Strategic Timing and Goal Setting
The psychology of deposit saving is just as important as the mechanics. Set specific, measurable targets with deadlines, and structure your approach to maintain momentum.
Automate everything possible. Set up automatic transfers to your deposit account immediately after payday, before you can spend the money elsewhere. Treat your deposit savings like a non-negotiable bill that must be paid first.
Use the "pay yourself first" principle with any windfalls. Tax returns, bonuses, gifts, and unexpected income should go directly to your deposit fund before you adjust your lifestyle upward.
Consider the 52-week savings challenge adapted for deposit saving. Instead of starting with $1, start with $100 in week one, $200 in week two, and so on. This generates over $137,000 in a year, though it requires significant income to sustain.

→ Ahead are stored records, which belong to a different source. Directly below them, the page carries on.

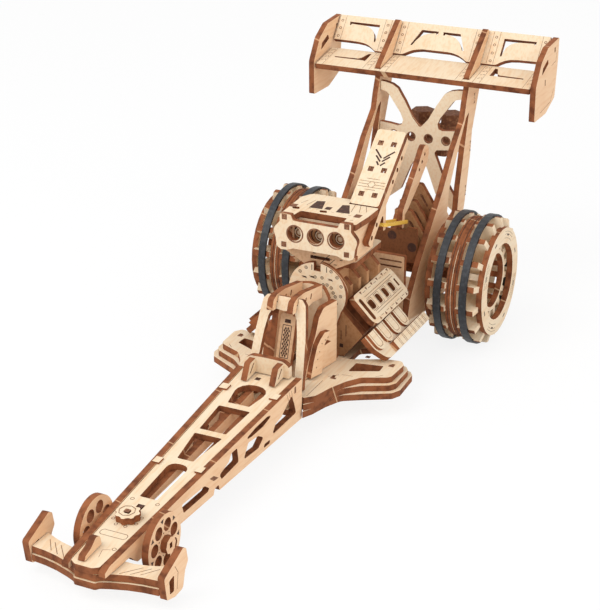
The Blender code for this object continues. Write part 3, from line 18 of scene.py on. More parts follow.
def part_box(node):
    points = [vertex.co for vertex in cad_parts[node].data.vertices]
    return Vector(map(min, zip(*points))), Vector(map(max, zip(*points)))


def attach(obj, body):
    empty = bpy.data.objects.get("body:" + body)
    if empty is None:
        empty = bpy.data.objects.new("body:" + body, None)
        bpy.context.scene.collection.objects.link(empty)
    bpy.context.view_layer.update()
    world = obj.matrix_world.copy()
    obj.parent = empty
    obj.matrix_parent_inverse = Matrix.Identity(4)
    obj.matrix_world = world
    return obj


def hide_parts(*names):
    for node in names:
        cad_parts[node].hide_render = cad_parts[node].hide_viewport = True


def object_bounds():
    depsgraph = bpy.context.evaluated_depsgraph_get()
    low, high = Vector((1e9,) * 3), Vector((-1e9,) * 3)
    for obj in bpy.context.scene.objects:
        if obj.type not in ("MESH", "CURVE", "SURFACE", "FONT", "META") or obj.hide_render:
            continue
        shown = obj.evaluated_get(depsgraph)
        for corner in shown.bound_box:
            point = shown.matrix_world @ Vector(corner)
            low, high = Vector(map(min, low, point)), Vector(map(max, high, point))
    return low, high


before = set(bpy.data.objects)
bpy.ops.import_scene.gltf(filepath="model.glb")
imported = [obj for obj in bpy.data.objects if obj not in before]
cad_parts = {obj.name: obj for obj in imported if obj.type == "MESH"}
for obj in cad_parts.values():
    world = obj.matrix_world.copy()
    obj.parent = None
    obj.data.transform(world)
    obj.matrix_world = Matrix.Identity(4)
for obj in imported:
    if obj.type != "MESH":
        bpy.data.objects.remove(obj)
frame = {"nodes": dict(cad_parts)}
CAD_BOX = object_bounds()

log = logging.getLogger("dragster")

MM = 0.001

Colour = tuple[float, float, float]
Point = tuple[float, float, float]
Spot = tuple[float, float]
Spots = Sequence[Spot]
Strokes = Sequence[tuple[Spot, Spot]]
Slits = Sequence[tuple[Spot, Spot, float]]
Quad = tuple[float, float, float, float]
Skin = bpy.types.Material

# Half the model's length, from its middle to the nose
HALF_LENGTH = 0.1735
SQUARE = ((-1.0, -1.0), (1.0, -1.0), (1.0, 1.0), (-1.0, 1.0))
# Each side's mirror flag and word
SIDES = ((False, "left"), (True, "right"))
# Widths of burnt lines in millimetres
HAIR, THIN, FINE, PLAIN, WIDE, BOLD = 0.16, 0.2, 0.22, 0.24, 0.3, 0.35


class Lie(Enum):
    """The way a plate lies: the axis through its thickness."""

    FLAT = (0.0, 0.0, 1.0)
    UPRIGHT = (1.0, 0.0, 0.0)
    CROSS = (0.0, 1.0, 0.0)
    COCKPIT = (0.0, math.cos(math.radians(17.2)), -math.sin(math.radians(17.2)))
    LEVER = (0.0, -math.sin(math.radians(39.0)), math.cos(math.radians(39.0)))
    BLADE = (0.0, -math.sin(math.radians(10.5)), math.cos(math.radians(10.5)))
    FLAP = (0.0, math.cos(math.radians(40.5)), -math.sin(math.radians(40.5)))
    BANK_LEFT = (math.sin(math.radians(45.0)), 0.0, math.cos(math.radians(45.0)))
    BANK_RIGHT = (-math.sin(math.radians(45.0)), 0.0, math.cos(math.radians(45.0)))
    BOXED = (1.0, 1.0, 0.0)


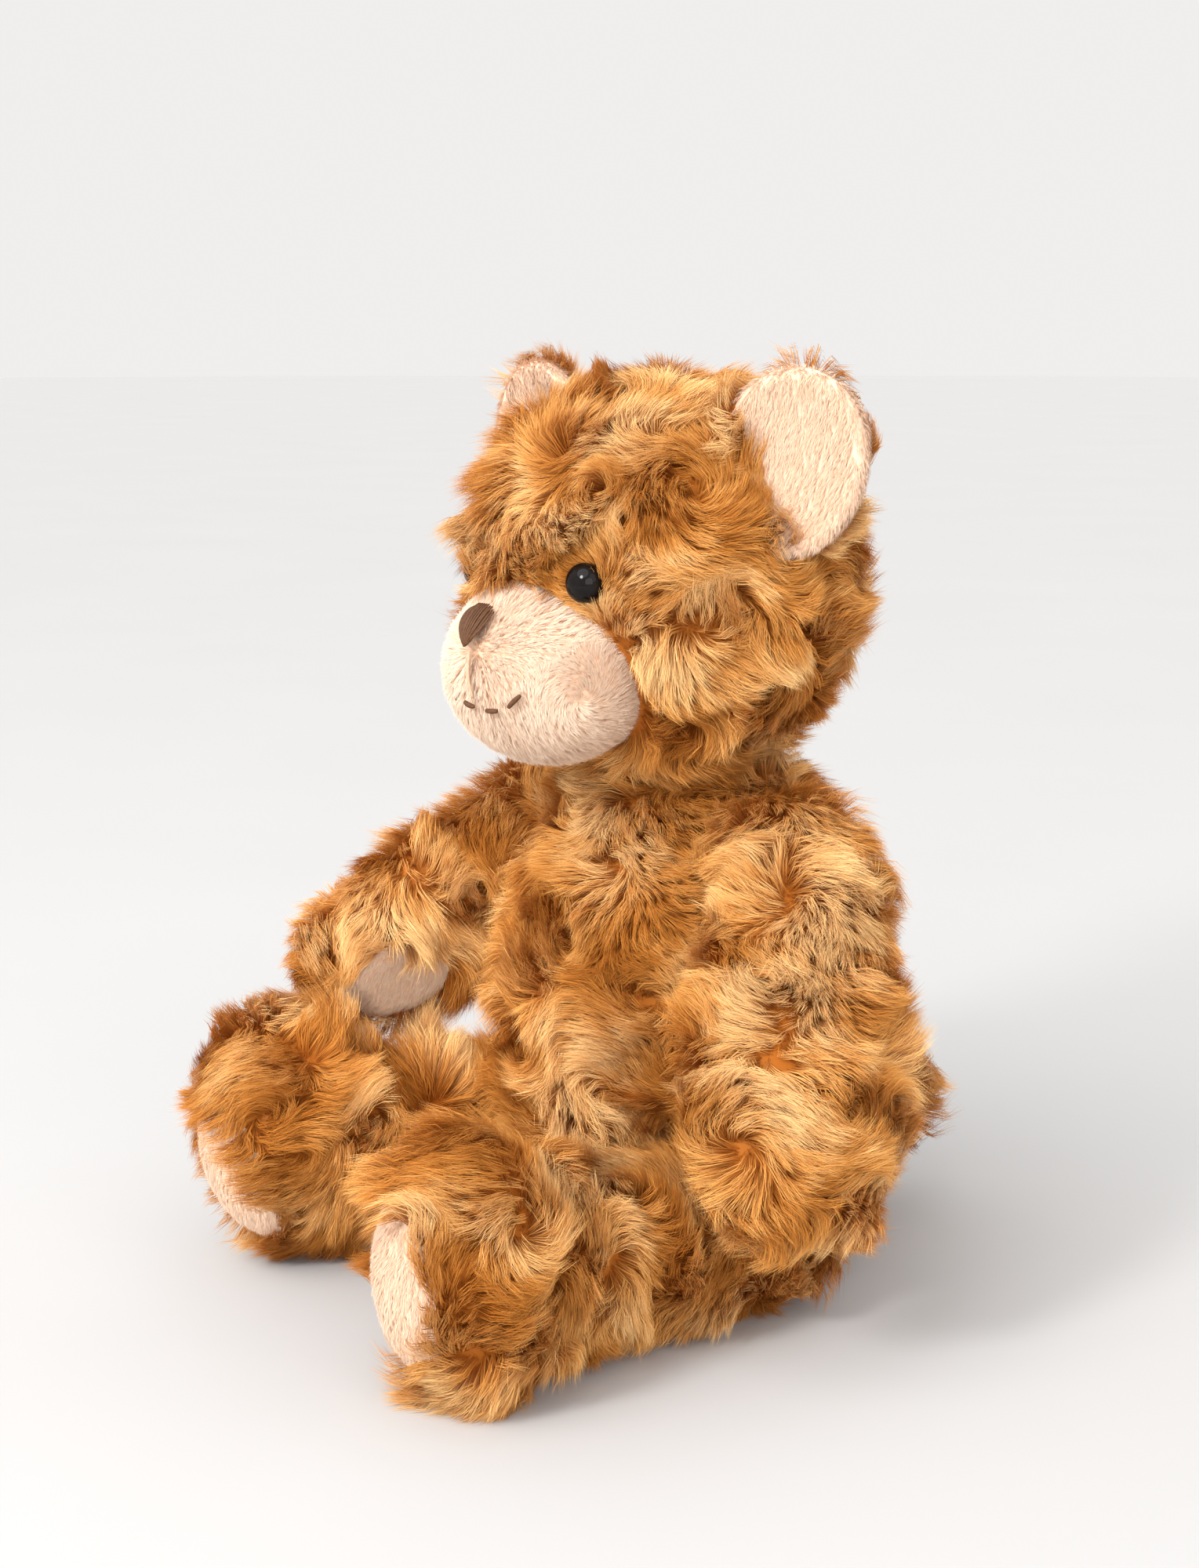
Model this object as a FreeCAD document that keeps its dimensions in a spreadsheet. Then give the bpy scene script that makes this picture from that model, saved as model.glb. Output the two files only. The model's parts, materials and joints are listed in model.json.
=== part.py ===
"""Jointed plush teddy bear, seated, built as separate soft pieces and disc joints.

Frame: millimetres, +Z up, the body faces -Y, +X is the bear's own left.
The origin is the centre of the flat seat, on the floor.
"""
import FreeCAD, Part
import math
import os

import Sketcher

from FreeCAD import Placement, Rotation, Vector

os.makedirs("parts", exist_ok=True)
doc = FreeCAD.newDocument("jointed_bear")

SIZES = [
    # thickness of the plush, air gap beside each moving or inner piece
    ("skin", 3.0),
    ("gap", 0.3),
    # depth of the flat pressed into each limb where it meets the body
    ("limb_flat", 2.2),
    # body: half width at the widest point, depth as a share of the width, heights
    ("body_half", 46.5),
    ("body_depth_share", 1.0),
    ("neck_z", 128.0),
    ("neck_y", -4.0),
    ("shoulder_x", 39.0),
    ("shoulder_z", 100.0),
    ("shoulder_y", -4.0),
    # the shoulder flats lean in towards the neck by this angle
    ("shoulder_lean", 30.0),
    # tail ball
    ("tail_r", 14.5),
    ("tail_y", 57.5),
    ("tail_z", 34.0),
    # head: an ellipsoid cut flat at the neck
    ("head_half_x", 48.0),
    ("head_half_y", 44.0),
    ("head_half_z", 47.0),
    ("head_y", -10.0),
    ("head_z", 172.0),
    ("head_turn", 5.0),
    # muzzle
    ("muzzle_half_x", 28.3),
    ("muzzle_half_y", 24.3),
    ("muzzle_half_z", 23.2),
    ("muzzle_y", -44.0),
    ("muzzle_z", 153.2),
    # nose and stitches, thread standing proud of the muzzle
    ("thread", 0.9),
    ("nose_r", 9.0),
    ("nose_corner_r", 6.8),
    ("nose_z", 165.5),
    ("seam_z", 153.2),
    ("seam_half_long", 5.2),
    ("seam_half_thick", 0.5),
    ("stitch_half_long", 2.2),
    ("stitch_half_thick", 0.5),
    ("stitch_step", 7.0),
    ("mouth_z", 146.6),
    ("mouth_curve", 0.018),
    # safety eyes
    ("eye_r", 4.6),
    ("eye_dome", 3.3),
    ("eye_seat", 1.5),
    ("eye_x", 21.5),
    ("eye_z", 175.5),
    ("eye_stem_r", 1.9),
    ("eye_stem", 9.0),
    ("eye_washer_r", 6.5),
    ("eye_washer_deep", 4.1),
    ("eye_washer_thick", 1.0),
    # ears
    ("ear_half_wide", 20.0),
    ("ear_half_tall", 23.0),
    ("ear_half_thick", 9.0),
    ("ear_lining", 2.0),
    ("ear_wall", 3.5),
    ("ear_x", 47.0),
    ("ear_y", -11.0),
    ("ear_z", 202.0),
    ("ear_lean", 22.0),
    ("ear_turn_left", 24.0),
    ("ear_turn_right", 2.0),
    # arm: shoulder end, middle and paw
    ("arm_reach", 58.0),
    ("arm_top_wide", 19.5),
    ("arm_top_thick", 14.0),
    ("arm_top_rise", 19.0),
    ("arm_mid_wide", 22.0),
    ("arm_mid_thick", 14.5),
    ("arm_low_wide", 24.0),
    ("arm_low_thick", 14.9),
    ("arm_tip_long", 27.0),
    ("arm_tip_lift", 0.0),
    ("arm_tip_wide", 24.5),
    ("arm_tip_thick", 15.0),
    ("arm_tip_out", 0.0),
    ("arm_swing_left", 22.0),
    ("arm_swing_right", 47.0),
    ("paw_pad_r", 14.5),
    ("paw_pad_beyond", 6.0),
    ("paw_pad_deep", 9.0),
    # leg: hip end, middle and foot
    ("hip_x", 23.5),
    ("hip_y", -8.0),
    ("hip_z", 22.0),
    ("leg_reach", 82.0),
    ("leg_top_wide", 20.0),
    ("leg_top_thick", 18.6),
    ("leg_top_rise", 20.0),
    ("leg_mid_wide", 19.4),
    ("leg_mid_thick", 18.6),
    ("leg_low_wide", 22.5),
    ("leg_low_thick", 19.5),
    ("leg_tip_long", 25.0),
    ("leg_tip_lift", 8.5),
    ("leg_tip_wide", 30.5),
    ("leg_tip_thick", 21.3),
    # each foot stands outwards of its thigh by this much; the right leg is a little raised
    ("leg_tip_out", 5.5),
    ("leg_raise_left", 0.0),
    ("leg_raise_right", 3.0),
    ("sole_start", 12.5),
    # the body is notched for the thighs; the leg can rise by this angle
    ("notch_r", 21.2),
    ("leg_rise", 12.0),
    # disc joints: flange, stem, washer and lock ring
    ("disc_r", 8.0),
    ("disc_thick", 2.0),
    ("stem_r", 2.5),
    ("running", 0.08),
    ("washer_r", 6.0),
    ("washer_thick", 1.5),
    ("ring_r", 4.6),
    ("ring_thick", 2.0),
    ("stem_end", 1.0),
]

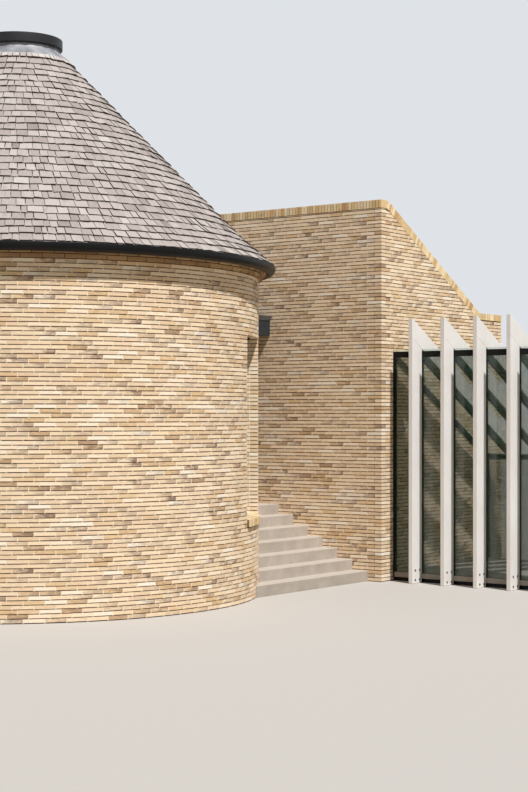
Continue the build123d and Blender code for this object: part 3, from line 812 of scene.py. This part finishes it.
# Copings and sill, in bricks on edge
COPING_RECESS = 0.008
COPING_DEPTHS = ((-BRICK_LENGTH, 0.0), (-BRICK_LENGTH - JOINT - BRICK_DEPTH, -BRICK_LENGTH - JOINT))
# Bricks on edge vary more in tone than the wall's, and are less smoked
EDGE_TONE_GAIN, EDGE_TONE_DROP, EDGE_SMOKE = 1.3, 0.2, 0.5
# A box's two top corners, at its back and at its front
BACK_TOP, FRONT_TOP = slice(2, 4), slice(6, 8)
SILL_FALL = 0.014
SILL_RECESS = 0.003


def edge_bricks(place, start, end, height, depths, dice, lean=(0.0, 0.0), bed=0.0):
    """Layers of bricks on edge between two places on a face: one for each depth range. The two end
    bricks are cut to a mitre, by how far each leans along the run at its top. They start at bed."""
    count = max(1, round((end - start) / COURSE))
    pitch = (end - start) / count
    lefts = start + pitch * np.arange(count) + JOINT / 2
    layers = []
    for back, front in depths:
        tones, smoke = brick_marks(count, dice)
        quads = rectangles(lefts, lefts + pitch - JOINT, bed, height + dice.uniform(-FACE_WANDER, 0, count))
        quads[0, 3, 0] += lean[0]
        quads[-1, 2, 0] += lean[1]
        faces = front - dice.uniform(0, FACE_WANDER, (count, 1))
        tones = np.clip(tones * EDGE_TONE_GAIN - EDGE_TONE_DROP, 0, 1)
        layers.append((boxes(place, quads, back, faces), BRICK, tones, smoke * EDGE_SMOKE))
    return layers


def finish_coping(node, layers):
    """Joins bricks on edge to the mortar between them, a little inside the coping's outline."""
    core = node_copy(node, "bricks_of_" + node)
    points = mesh_points(core)
    for axis, low, high in ((0, BLOCK_LEFT, BLOCK_RIGHT), (1, BLOCK_FRONT, BLOCK_BACK)):
        shift_at(points, axis, low, COPING_RECESS)
        shift_at(points, axis, high, -COPING_RECESS)
    points[:, 2] -= COPING_RECESS
    set_points(core, points)
    set_materials(core, *COPING_MATERIALS)
    finish_bricks(core, node, layers, COPING_MATERIALS, "coping_brick")


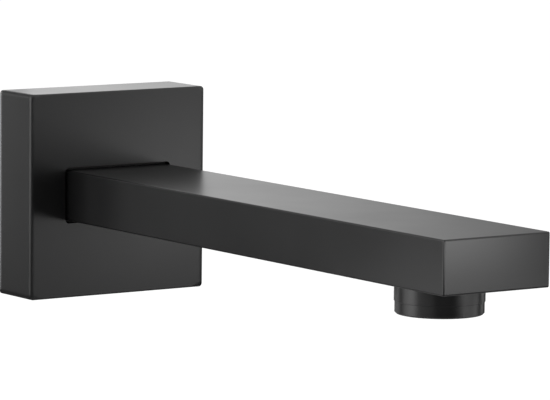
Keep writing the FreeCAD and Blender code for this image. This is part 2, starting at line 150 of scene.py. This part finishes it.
def math_node(tree, operation, first, second=None):
    """Result of a sum on links or plain numbers."""
    node = add(tree, "ShaderNodeMath", operation=operation)
    for socket, value in zip(node.inputs, (first, second)):
        if isinstance(value, (int, float)):
            socket.default_value = value
        elif value is not None:
            tree.links.new(value, socket)
    return node.outputs[0]


def place_of(tree):
    """Coordinates fixed to the piece, in metres."""
    return add(tree, "ShaderNodeTexCoord").outputs["Object"]


def noise(tree, scale, detail=3.0, stretch=(1, 1, 1), place=None):
    """Noise with so many features to a metre."""
    mapping = add(tree, "ShaderNodeMapping")
    mapping.inputs["Scale"].default_value = stretch
    texture = add(tree, "ShaderNodeTexNoise", Scale=scale, Detail=detail)
    tree.links.new(place or place_of(tree), mapping.inputs["Vector"])
    tree.links.new(mapping.outputs["Vector"], texture.inputs["Vector"])
    return texture.outputs["Fac"]


def turned_place(tree):
    """Distance from the inlet's axis and place along it, for marks left by turning."""
    parts = add(tree, "ShaderNodeSeparateXYZ")
    tree.links.new(place_of(tree), parts.inputs[0])
    squares = [math_node(tree, "MULTIPLY", parts.outputs[n], parts.outputs[n]) for n in (0, 2)]
    radius = math_node(tree, "SQRT", math_node(tree, "ADD", *squares))
    joined = add(tree, "ShaderNodeCombineXYZ")
    tree.links.new(radius, joined.inputs[0])
    tree.links.new(parts.outputs[1], joined.inputs[1])
    return joined.outputs[0]


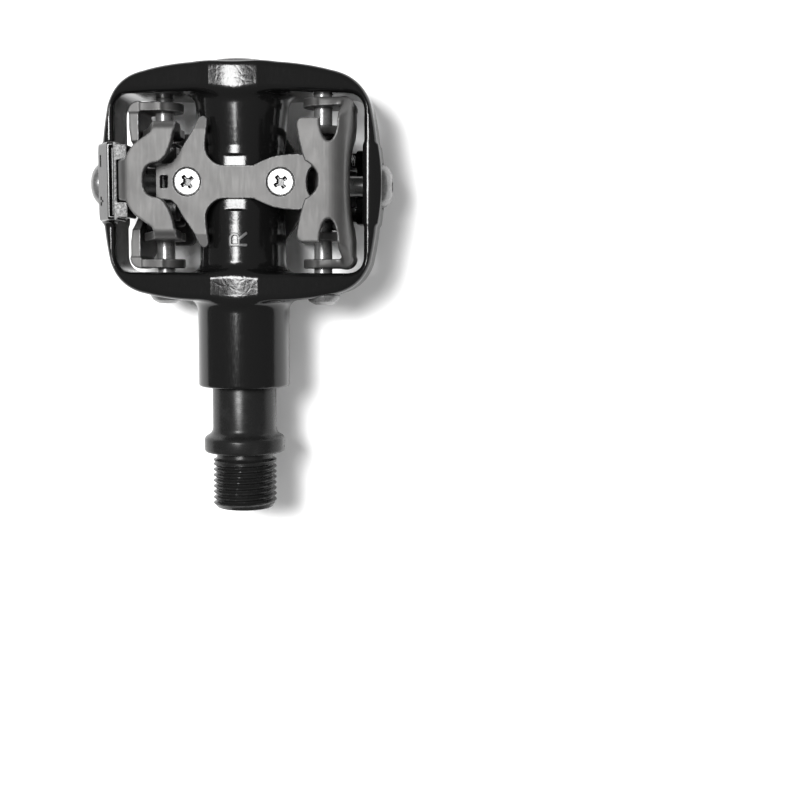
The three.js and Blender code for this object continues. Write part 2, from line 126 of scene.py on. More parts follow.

Create milestone rewards that don't derail your progress. Reaching 25% of your deposit goal might earn you a nice dinner out, not a weekend away that costs $1,000.
Making It All Work Together
The most successful deposit savers don't just pick one strategy; they combine multiple approaches for maximum impact. Someone might optimize their tax position to generate an extra $3,000 annually, restructure their debts to improve borrowing capacity, rent out a room for $10,000 per year, and earn $2,000 in high-interest savings account returns.
These strategies combined could accelerate their deposit timeline by 12-18 months compared to traditional saving approaches. More importantly, they're building financial habits and knowledge that will serve them well as property investors.
The key is starting with the strategies that offer the biggest impact for your situation, then adding others as you build momentum. Saving for a property deposit doesn't have to take 5+ years if you're strategic about it.
Remember, the goal isn't just to accumulate cash for a deposit. You're also demonstrating to lenders that you can manage money responsibly, generate multiple income streams, and make strategic financial decisions. These are exactly the qualities that will make you a successful property investor once you make that first purchase.